3 Keys to Managing an Effective Sales Force

1. Create a 'Sales Plan' that indicates targets and objectives.
The sales plan should explicitly identify:
                   Sales Goals and Timelines
                   Product or products to focus on
                   Training (to be completed throughout the year)
                   Level of compensation for meeting or exceeding expectations
                   Penalties for underperforming

2. The Sales Manager must have a means of tracking the progress of the 'Sales Plan'.
Without continual updates, as to the progress of the sales staff, a sales manager has no basis of what to manage. It is useless to get half way through the year to find that your team is in a whole far too big to climb out of.

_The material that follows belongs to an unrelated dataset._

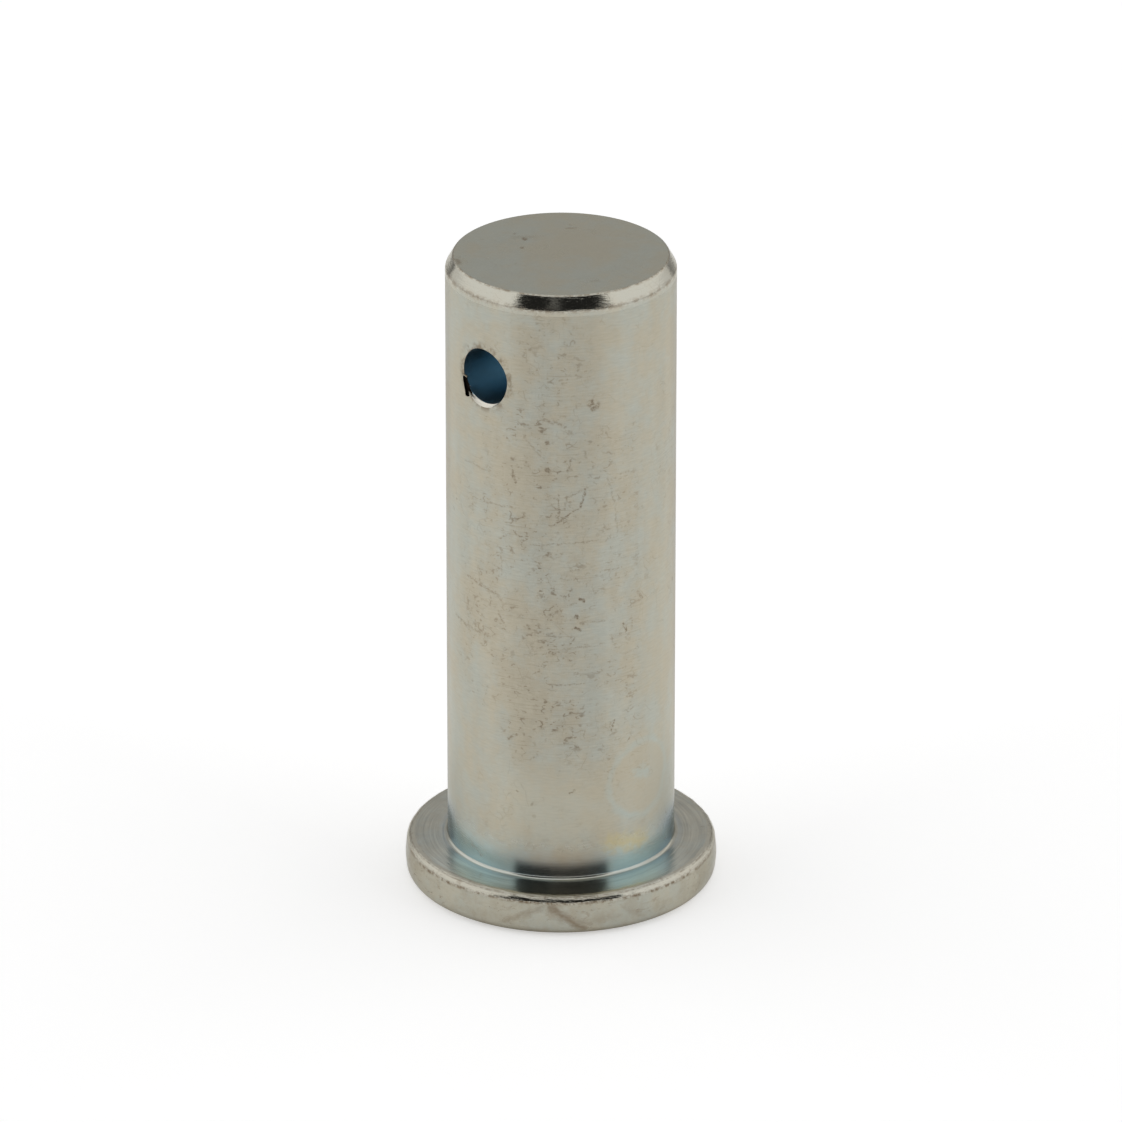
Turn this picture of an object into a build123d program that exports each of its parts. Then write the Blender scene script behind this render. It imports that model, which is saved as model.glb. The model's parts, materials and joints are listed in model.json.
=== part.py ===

Charities often track donations using large signs to show the level of financial support. Using these highly visual means of tracking your sales forces' progress doesn’t leave any room for miscommunication. If you are on track the mood in the office will be positive. If sales are off track; decisions need to be made to correct the course. Without a clear understanding of how sales are progressing the sales manager has no idea of how to lead.


3. Evaluate the 'Sales Plan'
The final phase of meeting or exceeding your sales goals and building for the future is to evaluate the plan. Who finished on target? Who missed the target? Were the goals realistic? What could have been done to improve sales? Answering these questions by yourself will give you a definite answer as to how well you were able to execute the sales plan.


****Note there is a difference between Budget Targets and the 'Sales Plan'***
Budget Targets = Large corporate financial objectives.
Sales Plan = Sales action plan to attain regional goals.